This example is based on the official Amazon EMR tutorial. The information has been updated to work with EMR versions 5.x+
The tutorial will use a pig script to generate a report from sample data stored at s3://elasticmapreduce/samples/pig-apache/input.
The output will be written to your personal S3 bucket and contain the total bytes transferred, a list of the top 50 IP addresses, a list of the top 50 external referrers, and the top 50 search terms using Bing and Google.
-
Download aws.example.pig from this repository
-
Upload the script to your S3 bucket
-
Open the Amazon EMR console at https://console.aws.amazon.com/elasticmapreduce/.
-
In the Cluster List, select the name of your cluster.
-
Scroll to the Steps section and expand it, then choose Add step.
-
In the Add Step dialog:
-
For Step type, choose Pig program.
-
For Name, accept the default name (Pig program) or type a new name.
-
For Script S3 location, type the location of the Pig script.

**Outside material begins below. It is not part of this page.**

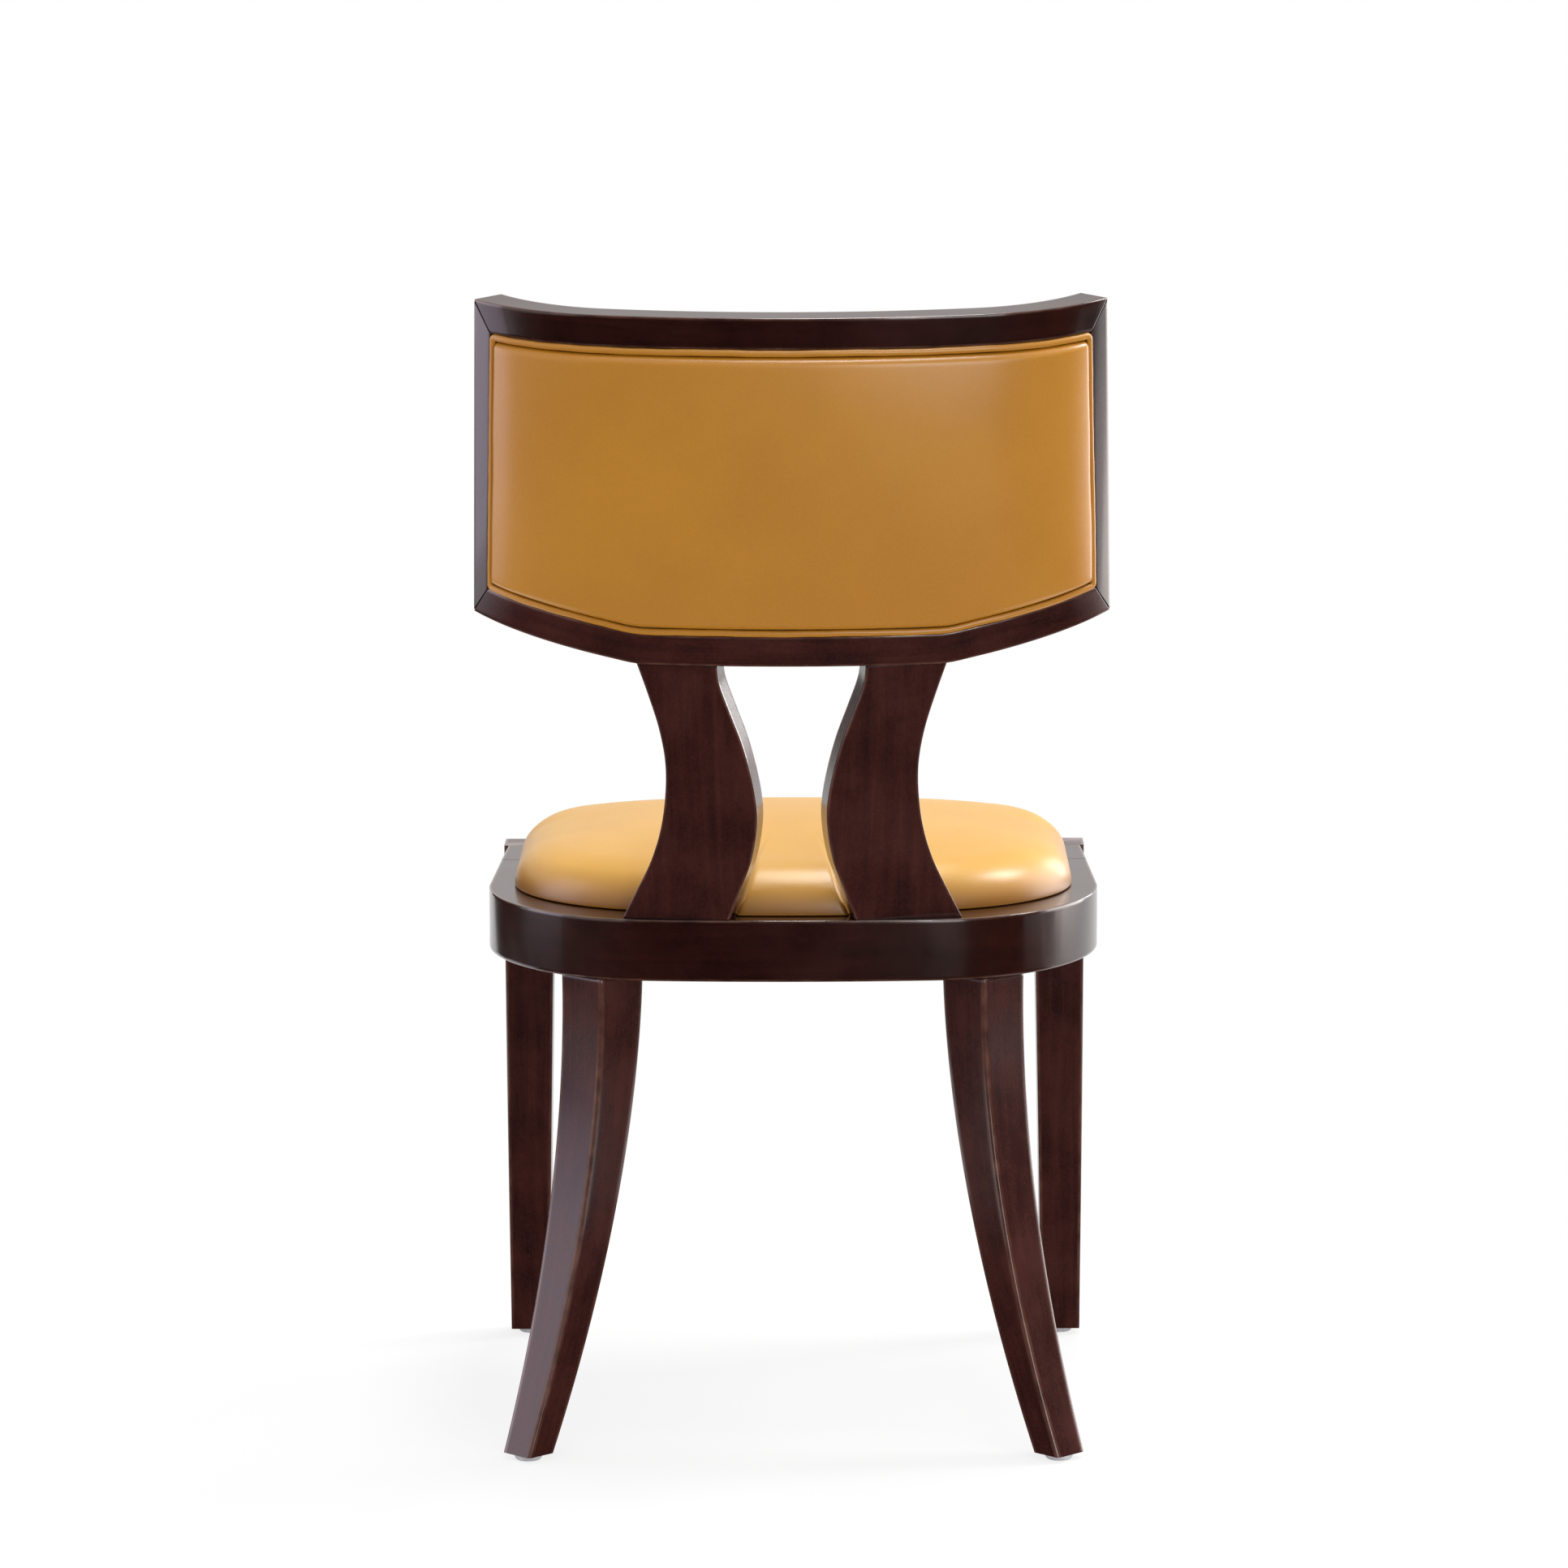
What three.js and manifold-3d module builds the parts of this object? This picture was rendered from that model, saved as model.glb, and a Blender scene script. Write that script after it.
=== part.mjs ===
// A klismos dining chair: an upholstered curved back on two turned splats, a bent seat frame and
// four sabre legs. Millimetres, +Z up, the front faces -Y, and +X is the sitter's left.
// While it is built, the rear middle of the seat frame stands at x = 0, y = 0, and the floor at z = 0.
import * as THREE from "three";
import { mergeVertices } from "three/addons/utils/BufferGeometryUtils.js";
import Module from "manifold-3d";

const wasm = await Module();
wasm.setup();

// Clearances, edges and facets
const jointGap = 0.3;
const arris = 1.4;
const cutOverrun = 2;
const roundSides = 16;
const pinSides = 8;
const pipingSides = 6;

// Seat frame
const seatTop = 439;
const railHeight = 49.5;
const railWidth = 48;
const rearBowRadius = 1200;
const rearBowDegrees = 5.35;
const rearCornerRadius = 134;
const rearCornerDegrees = 50;
const flankRadius = 206;
const seatSideLength = 77;
const sideTaper = 6;
const frameDepth = 431;
const frontRailClearance = 11;
const frontRailSetback = 3;

// Back panel
const splatRise = 208.7;
const backRakeDegrees = 9.2;
const backHeight = 281;
const backThickness = 27.5;
const bowRadius = 860;
const bowRun = 148.7;
const wingRadius = 168;
const wingRunTop = 120;
const wingRunBottom = 127.8;
const crestHeight = 24;
const bottomRailHeight = 24.5;
const stileWidth = 19.3;
const bottomFlatRun = 124;
const bottomEase = 9;
const wingLift = 24;
const liftCurveShare = 0.35;

// Back board, pads and piping
const boardThickness = 9;
const boardTongue = 5.7;
const leatherThickness = 1.6;
const pipingDiameter = 5;
const pipingSink = 0.8;
const pipingCornerRadius = 9;
const padCornerPull = 4;
const padCornerPower = 16;
const rearPadSink = 2;
const rearPadCrown = 10;
const frontPadSink = 2;
const frontPadCrown = 22;

// Splats
const splatTurnDegrees = 10.5;
const splatThickness = 27;
const splatFootReach = 51;
const splatInset = 1.5;
const splatFootWidth = 86.4;
const splatOuterShares = [[0, 1], [0.1, 0.87], [0.23, 0.71], [0.36, 0.605], [0.5, 0.55], [0.62, 0.542],
  [0.75, 0.59], [0.88, 0.68], [1, 0.775]];
const splatInnerShares = [[0, 0], [0.12, -0.118], [0.24, -0.233], [0.36, -0.293], [0.45, -0.302],
  [0.57, -0.262], [0.7, -0.185], [0.82, -0.083], [0.93, 0.006], [1, 0.021]];

// Legs
const rearLegTurnDegrees = 31.1;
const rearLegInset = 29.3;
const rearLegTop = 47.5;
const rearLegFootProfile = 27.7;
const rearLegFootBoard = 31.4;
const rearLegSplayOut = 60.5;
const rearLegSplayBack = 51;
const frontLegWidth = 42.5;
const frontLegDepth = 38;
const frontLegProud = 3.25;
const frontLegFootWidth = 33.5;
const frontLegFootDepth = 32.5;
const frontLegToeIn = 0.5;
const frontLegSweep = 47;
const sabreBend = 1.85;
const boardTaperBend = 1.4;

// Seat cushion and board
const cushionSideSetback = 20.75;
const cushionSplatClearance = 10.5;
const cushionTuck = 18;
const cushionTuckReach = 34;
const cushionFrontSetback = 12;
const cushionRearBow = 900;
const cushionRearBowDegrees = 4.2;
const cushionRearRadius = 150;
const cushionFrontRadius = 90;
const cushionShoulderRun = 36;
const cushionShoulderHeight = 38;
const cushionCrown = 57;
const coverMargin = 26;
const coverDrawIn = 4;
const seatBoardThickness = 12;
const seatBoardClearance = 0.4;
const dustCoverThickness = 0.8;
const dustCoverInset = 6;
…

For example: s3://your-s3-bucket/aws.example.pig.
-
For Input S3 location, type the location of the input data. For example: s3://elasticmapreduce/samples/pig-apache/input.
-
For Output S3 location, type or browse to the name of your Amazon S3 output bucket. For example: s3://your-s3-bucket/
-
For Arguments, leave the field blank.
-
For Action on failure, accept the default option (Continue).
-
-
Choose Add. The step appears in the console with a status of Pending.
-
The status of the step changes from Pending to Running to Completed as the step runs. To update the status, choose the Refresh icon above the Actions column.
-
Once completed, you will find folders in your S3 bucket containing the output reports.